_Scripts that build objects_
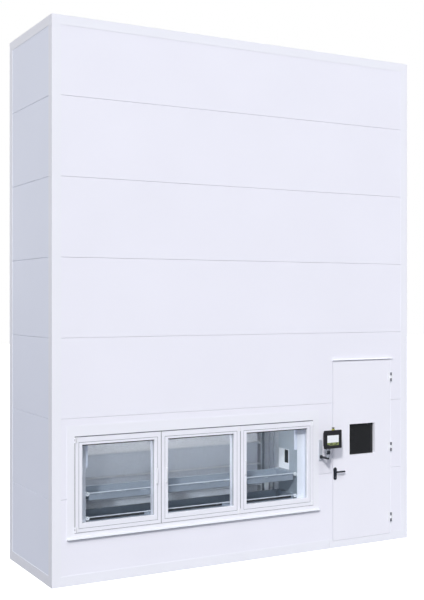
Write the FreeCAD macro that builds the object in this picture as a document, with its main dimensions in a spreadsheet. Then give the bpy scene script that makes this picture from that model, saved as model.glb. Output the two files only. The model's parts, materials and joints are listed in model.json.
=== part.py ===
import FreeCAD, Part
import math
import os
import Sketcher

# Vertical lift module: a tall clad cabinet with two columns of trays, a lift between them,
# a glazed picking bay in front and a service aisle behind a door on the right.
# Millimetres. X to the right seen from the front, Y to the back, Z up.
# The origin is the middle of the floor area. The front faces -Y.

doc = FreeCAD.newDocument("vertical_lift_module")

SIZES = {
    # the front, from left to right
    "left_margin": 268,
    "bay_width": 3218,
    "console_strip": 316,
    "door_width": 933,
    "right_margin": 285,
    # the depth, from a tray column outwards
    "tray_depth": 415,
    "column_gap": 18,
    "tray_clearance": 7.5,
    "beam_depth": 40,
    "panel_depth": 60,
    "trim": 2,
    # the height
    "overall_height": 6360,
    "base_height": 70,
    "pad_thickness": 10,
    "course_height": 900,
    "seam_gap": 2,
    "sheet": 1.5,
    "roof_strip": 1004,
    "corner_trim_width": 108,
    "top_trim_height": 110,
    "base_trim_height": 120,
    "base_joint_offset": 56,
    "trim_floor_gap": 3,
    "door_trim_height": 92,
    # frame
    "post_width": 80,
    "rack_post_width": 60,
    "tube_wall": 3,
    "beam_height": 60,
    "base_bar_width": 100,
    "pad_side": 140,
    "anchor_inset": 45,
    "head_clearance": 120,
    "anchor_radius": 9,
    "partition_offset": 120,
    # bay and its windows
    "bay_bottom": 587,
    "bay_height": 1074,
    "jamb_width": 172,
    "surround_width": 92,
    "surround_head": 128,
    "surround_foot": 70,
    "surround_thickness": 3,
    "drip_depth": 34,
    "drip_height": 22,
    "sash_gap": 6,
    "sash_proud": 12,
    "sash_depth": 52,
    "sash_band": 42,
    "sash_head_band": 58,
    "sash_stile": 85,
    "sash_rail": 100,
    "bead_depth": 23,
    "bead_land": 6,
    "rebate": 10,
    "pane": 4,
    "pane_space": 12,
    "frame_bar": 60,
    "frame_sill": 85,
    "mullion": 174,
    "frame_depth": 56,
    "pull_bottom": 468,
    "pull_height": 185,
    "pull_proud": 32,
    "pull_bar": 12,
    "pull_edge": 60,
    "lining": 2,
    "bay_floor_rise": 15,
    "bay_ceiling_rise": 29,
    "sensor_plate_start": 285,
    "sensor_plate_end": 8,
    "sensor_plate_bottom": 1010,
    "sensor_plate_height": 257,
    "sensor_window_start": 15,
    "sensor_window_width": 75,
    "sensor_window_bottom": 85,
    "sensor_window_height": 165,
    # trays and racks
    "tray_end_clearance": 12,
    "tray_height": 90,
    "deep_tray_height": 270,
    "tray_sheet": 2,
    "rim_height": 14,
    "rim_width": 10,
    "tray_hook": 35,
    "grip_side": 12,
    "grip_inset": 7.5,
    "grip_margin": 17.5,
    "slot_length": 85,
    "slot_height": 10,
    "slot_pitch": 280,
    "tray_pitch": 280,
    "upper_tray_top": 1000,
    "lower_tray_top": 725,
    "rack_sheet": 3,
    "ledge_width": 32,
    "shaft_sheet_rise": 130,
    "shaft_sheet_drop": 180,
    "running_gap": 0.3,
    "curtain_side": 28,
    "curtain_bottom": 1290,
    # service door
    "door_bottom": 97,
    "door_height": 2309,
    "door_gap": 5,
    "door_inset": 4,
    "jamb_lap": 10,
    "seal_width": 8,
    "jamb_bar": 70,
    "vision_width": 408,
    "vision_height": 402,
    "vision_bottom": 1178,
    "vision_edge": 262,
    "vision_recess": 44,
    "vision_pane": 6,
    "lever_height": 985,
    "lever_backset": 30,
    "lever_length": 122,
    "lever_radius": 11,
    "lever_stand": 50,
    "spindle_radius": 8,
    "back_plate_width": 50,
    "back_plate_height": 160,
    "back_plate_drop": 106,
    "back_plate_thickness": 9,
    "inner_plate_width": 36,
    "bolt_height": 20,
    "bolt_width": 12,
    "bolt_throw": 12,
    "head_drip_depth": 16,
    "head_drip_height": 42,
    # hinges
    "sash_hinge_height": 60,
    "sash_hinge_inset": 32,
    "sash_knuckle": 7,
    "sash_pin": 3,
    "sash_leaf_reach": 25,
    "door_hinge_height": 116,
    "door_knuckle": 10,
    "door_pin": 5,
    "door_leaf_reach": 44,
    "hinge_leaf": 2.5,
    "pin_clearance": 0.05,
    # operator console
    "console_height": 230,
    "console_width": 274,
    "console_depth": 60,
    "console_bottom": 1320,
    "console_reach": 200,
    "console_door_gap": 10,
    "console_wall": 3,
    "console_bezel": 18,
    "console_step": 28,
    "screen_offset": 5,
    "screen_rise": 40,
    "screen_width": 176,
    "screen_height": 126,
    "bracket_width": 44,
    "bracket_height": 250,
    "bracket_depth": 16,
    "arm_height": 1195,
    "arm_bar": 24,
    "arm_inset": 82,
    "console_pin": 8,
    "knuckle_radius": 22,
    "knuckle_width": 46,
    "tilt_drop": 48,
    "ear_radius": 16,
    "ear_thickness": 9,
    "button_offset": 28,
    "button_stem": 8,
    "button_head": 19,
    "button_travel": 6,
    "collar_radius": 20,
    # lift
    "carriage_bottom": 180,
    "cheek_height": 420,
    "cheek_thickness": 8,
    "carriage_ledge": 560,
    "carriage_beam": 60,
    "rail_depth": 10,
    "puller_slide": 60,
    "puller_peg_reach": 75,
    "puller_peg": 4.5,
    "shoe_height": 80,
    "shoe_depth": 34,
    "clamp_rise": 200,
    "clamp_height": 60,
    "belt_width": 25,
    "belt_thickness": 5,
    "pulley_radius": 50,
    "shaft_radius": 20,
    "axle_radius": 12,
    "drive_drop": 118,
    "idler_height": 135,
    "flange_rim": 8,
    "bearing_offset": 48,
    "bearing_width": 25,
    "bearing_side": 30,
    "gearbox_offset": 76,
    "gearbox_length": 160,
    "gearbox_side": 65,
    "motor_radius": 60,
    "motor_length": 300,
    # electrical cabinet and cable gland
    "cabinet_depth": 240,
    "cabinet_width": 600,
    "cabinet_height": 1000,
    "cabinet_bottom": 1200,
    "cabinet_front": 100,
    "cabinet_leaf": 16,
    "cabinet_pin": 4,
    "gland_bore": 9,
    "gland_drop": 310,
    "gland_inset": 300,
}

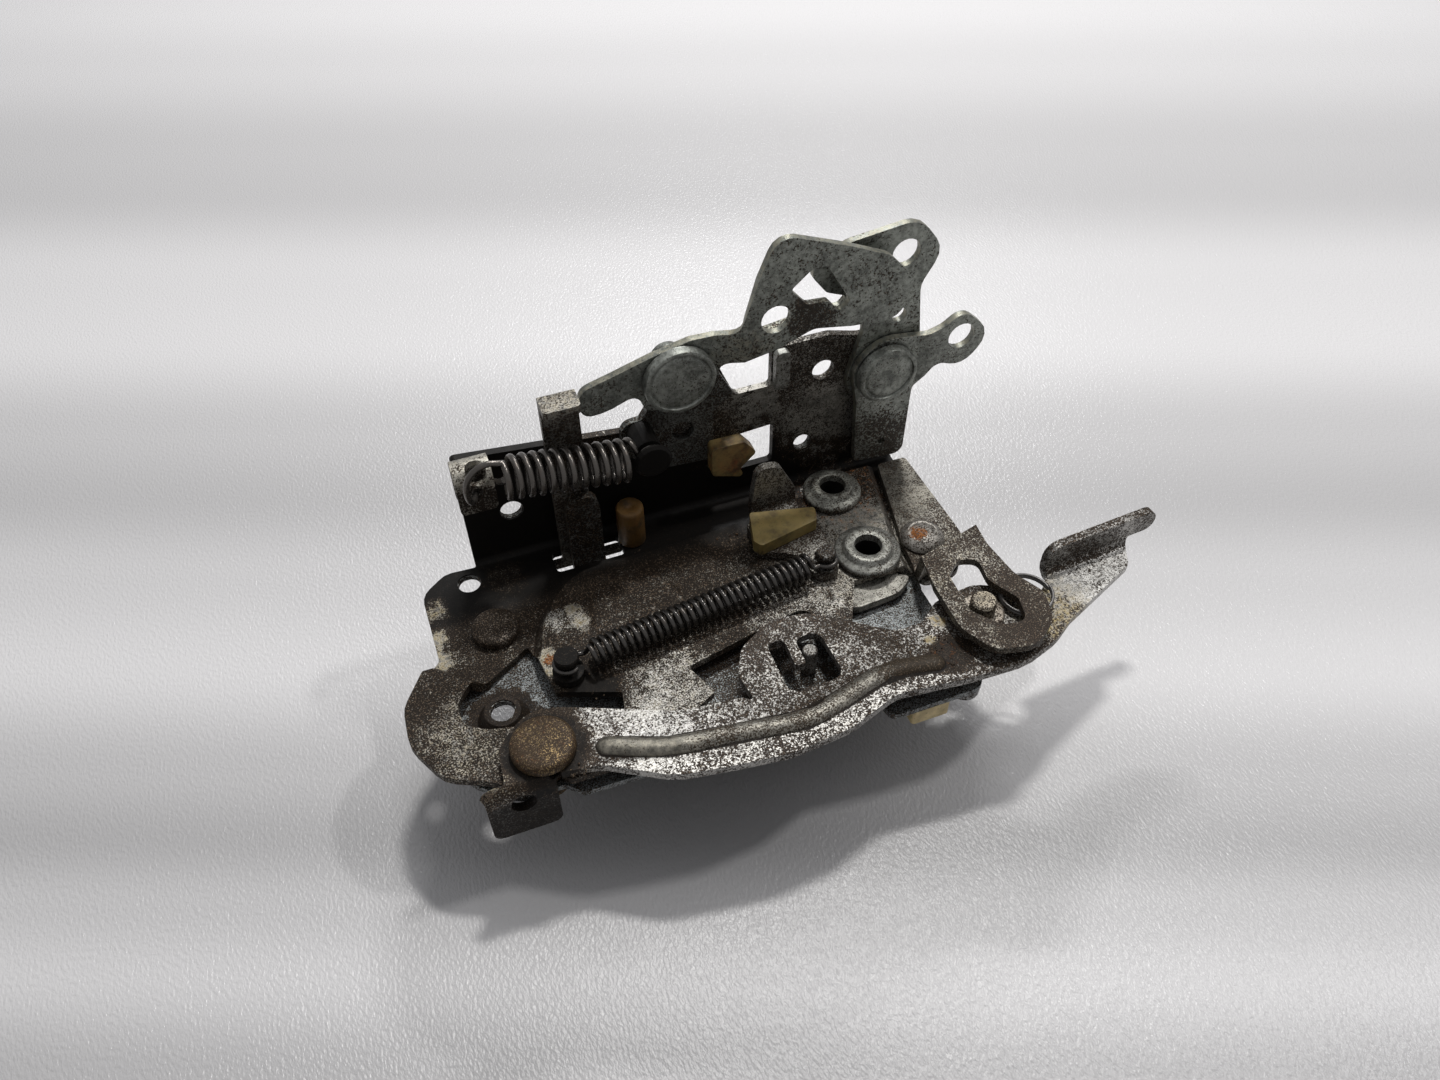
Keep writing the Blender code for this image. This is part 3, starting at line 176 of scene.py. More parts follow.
def metal_group(specks):
    """Zinc under grease, rust, pale flecks (partly painted glints) and black film (partly painted shade):
    colour, roughness, metal and relief from how much of each there is.
    """
    tree, given, out = new_group(
        "Old zinc",
        [("Zinc", "Color", (0.3, 0.3, 0.29, 1)), ("Film", "Color", (0.03, 0.022, 0.016, 1)),
         ("Grease", "Float", 0.5), ("Rust", "Float", 0.0), ("Bright", "Float", 0.0),
         ("Stain", "Float", 0.0), ("Soot_and_shade", "Float", 0.0), ("Scale", "Float", 2000.0)],
        [("Color", "Color"), ("Roughness", "Float"), ("Metallic", "Float"), ("Height", "Float")])
    zinc, film, grease, rust, flecks_and_glints, stain, soot_and_shade, scale = given.outputs[:8]
    vector = node(tree, "TexCoord").outputs["Object"]
    speck = node(tree, "Group", node_tree=specks)
    for value, label in ((vector, "Vector"), (grease, "Amount"), (scale, "Scale")):
        tree.links.new(value, speck.inputs[label])
    dirt, grain = speck.outputs
    cloud = noise(tree, vector, 150, 5, 0.65)
    mottle = noise(tree, vector, 850, 4, 0.72)
    fine = noise(tree, vector, 3400, 2, 0.6)
    shade = maths(tree, "ADD", maths(tree, "MULTIPLY", cloud, 0.9), maths(tree, "MULTIPLY", mottle, 1.1))
    light = node(tree, "Mix", data_type="RGBA", blend_type="MULTIPLY")
    light.inputs[0].default_value = 1.0
    tree.links.new(zinc, light.inputs[6])
    tone = node(tree, "CombineColor")
    for socket in tone.inputs:
        tree.links.new(ramp(tree, shade, 0.72, 1.28, 0.52, 1.5), socket)
    tree.links.new(tone.outputs[0], light.inputs[7])
    base = mix(tree, maths(tree, "MULTIPLY", stain, ramp(tree, mottle, 0.36, 0.6), True), light.outputs[2],
               (0.27, 0.215, 0.11))
    # Pale flecks: partly bare zinc, partly painted glints of the lamps
    fleck_and_glint_mask = maths(tree, "MULTIPLY", ramp(tree, fine, 0.4, 0.56), ramp(tree, mottle, 0.34, 0.52))
    base = mix(tree, maths(tree, "MULTIPLY", fleck_and_glint_mask, flecks_and_glints, True), base, (0.66, 0.65, 0.62))
    dark = mix(tree, ramp(tree, fine, 0.56, 0.66, 0.0, 0.75), film, (0.2, 0.145, 0.098))
    colour = mix(tree, dirt, base, dark)
    rusty = ramp(tree, maths(tree, "ADD", maths(tree, "MULTIPLY", maths(tree, "ADD", grain, mottle), 0.5),
                             maths(tree, "MULTIPLY", rust, 0.36)), 0.6, 0.74)
    rusty = maths(tree, "MULTIPLY", rusty, ramp(tree, rust, 0.02, 0.3), True)
    colour = mix(tree, rusty, colour, mix(tree, ramp(tree, fine, 0.35, 0.65), (0.1, 0.032, 0.012),
                                          (0.42, 0.17, 0.055)))
    rough = maths(tree, "ADD", maths(tree, "MULTIPLY", dirt, 0.06), maths(tree, "MULTIPLY", mottle, 0.3))
    rough = maths(tree, "ADD", maths(tree, "ADD", rough, 0.28), maths(tree, "MULTIPLY", rusty, 0.3), True)
    metal = maths(tree, "SUBTRACT", maths(tree, "SUBTRACT", 0.7, maths(tree, "MULTIPLY", dirt, 0.62)),
                  maths(tree, "MULTIPLY", rusty, 0.6), True)
    # Thick black film: partly real soot and grease, partly painted shade where spots and levels add it
    thick = ramp(tree, maths(tree, "ADD", soot_and_shade, maths(tree, "MULTIPLY", mottle, 0.5)), 0.4, 0.95)
    thick = maths(tree, "MULTIPLY", thick, ramp(tree, soot_and_shade, 0.0, 0.2), True)
    colour = mix(tree, thick, colour, (0.009, 0.008, 0.007))
    metal = maths(tree, "MULTIPLY", metal, maths(tree, "SUBTRACT", 1.0, thick, True))
    height = maths(tree, "ADD", maths(tree, "MULTIPLY", grain, 0.9), maths(tree, "MULTIPLY", fine, 0.25))
    for value, label in ((colour, "Color"), (rough, "Roughness"), (metal, "Metallic"), (height, "Height")):
        tree.links.new(value, out.inputs[label])
    return tree


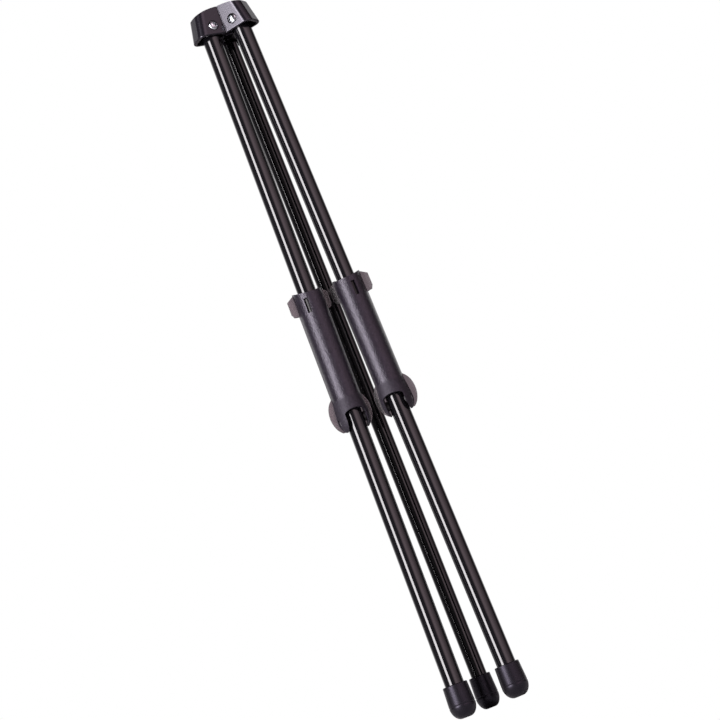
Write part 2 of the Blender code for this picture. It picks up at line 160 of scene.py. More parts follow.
FINISHES = {
    # Stoved black enamel on drawn steel tube: a mirror with a faint orange peel,
    # its gloss varying in lines along the tube.
    "tube_black": make_finish(
        "gloss_enamel", {"peel": (2.6, 1.0, 0.5), "lines": (0.9, 2.0, 0.5, 0.02)},
        varied={"Roughness": ("lines", MIDDLE, 0.06, 0.11)}, relief=("peel", 0.010, 0.35),
        Base_Color=linear("#0b0a0d"), IOR=1.50),
    # Black ABS from a polished mould: soft gloss with slight sink waves.
    "hub_black": make_finish(
        "polished_abs", {"waves": (16.0, 1.0, 0.5), "fine": (3.0, 2.0, 0.5)},
        varied={"Roughness": ("fine", MIDDLE, 0.21, 0.23)}, relief=("waves", 0.06, 0.30),
        Base_Color=linear("#100e13"), IOR=1.57, Specular_Tint=linear("#e8e4f2")),
    # Black polypropylene from a spark-eroded mould: an even grain that breaks the
    # sheen, matt on the ears and half gloss on the channel.  The real grain is
    # about 0.4 mm, and is drawn at 2 mm so that it still shows.
    "arm_plastic": make_finish(
        "grained_polypropylene", {"grain": (2.0, 3.0, 0.7), "height": height_up},
        colours=[("grain", (0.35, 0.65), "#0b080e", "#1b161f")],
        varied={"Roughness": ("height", MATT_EDGE, 0.60, 0.34)}, relief=("grain", 0.60, 0.80),
        IOR=1.50, Specular_Tint=linear("#ece6f4")),
    # Black PVC of the foot caps: half matt, with a fine grain and paler scuffs.
    "cap_rubber": make_finish(
        "moulded_rubber", {"grain": (1.0, 2.0, 0.6), "scuff": (5.0, 4.0, 0.6)},
        colours=[("scuff", (0.45, 0.75), "#060507", "#0c0b0d")],
        varied={"Roughness": ("grain", MIDDLE, 0.33, 0.41)}, relief=("grain", 0.06, 0.3),
        IOR=1.45, Specular_Tint=linear("#d2cbe2")),
    # Moulded thermoplastic elastomer: smoke grey in the wings, which let light through. Round the tube it is
    # near black, partly the liner's own dark colour and partly painted shade, so that the slot in the
    # channel reads as a shaded hole.
    "pad_elastomer": make_finish(
        "smoke_elastomer", {"cloud": (6.0, 2.0, 0.5), "grain": (1.1, 2.0, 0.5), "away": away_from_leg},
        colours=[("cloud", WHOLE, "#675d62", "#6e6469"), ("away", LINER_EDGE, "#060506", None)],
        varied={"Roughness": ("grain", MIDDLE, 0.22, 0.30),
                "Transmission Weight": ("away", LINER_EDGE, 0.0, 1.0)},
        relief=("grain", 0.08, 0.3), IOR=1.45, Specular_IOR_Level=0.25),
    # Nickel-plated steel of the screws and pins: bright, with fine handling marks.
    "screw_steel": make_finish(
        "nickel_steel", {"marks": (0.8, 4.0, 0.65)},
        varied={"Roughness": ("marks", MIDDLE, 0.10, 0.20)}, relief=("marks", 0.02, 0.3),
        Base_Color=linear("#b9bdc2"), Metallic=1.0),
    # Zinc-plated steel of the nuts, clips and discs: duller, faintly clouded.
    "zinc_steel": make_finish(
        "zinc_steel", {"cloud": (2.2, 3.0, 0.5)}, colours=[("cloud", WHOLE, "#9ca0a6", "#b9babb")],
        varied={"Roughness": ("cloud", MIDDLE, 0.28, 0.42)}, Metallic=1.0),
    # Black nylon of the plugs, washers and saddles: waxy, half matt.
    "plug_nylon": make_finish(
        "black_nylon", {"fine": (1.2, 2.0, 0.5)},
        varied={"Roughness": ("fine", MIDDLE, 0.40, 0.52)}, relief=("fine", 0.04, 0.3),
        Base_Color=linear("#1c1a1d"), IOR=1.53),
}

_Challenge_
Only a number is wanted: how many lines of the data above contain "More"?

_Reply to the exercise_
2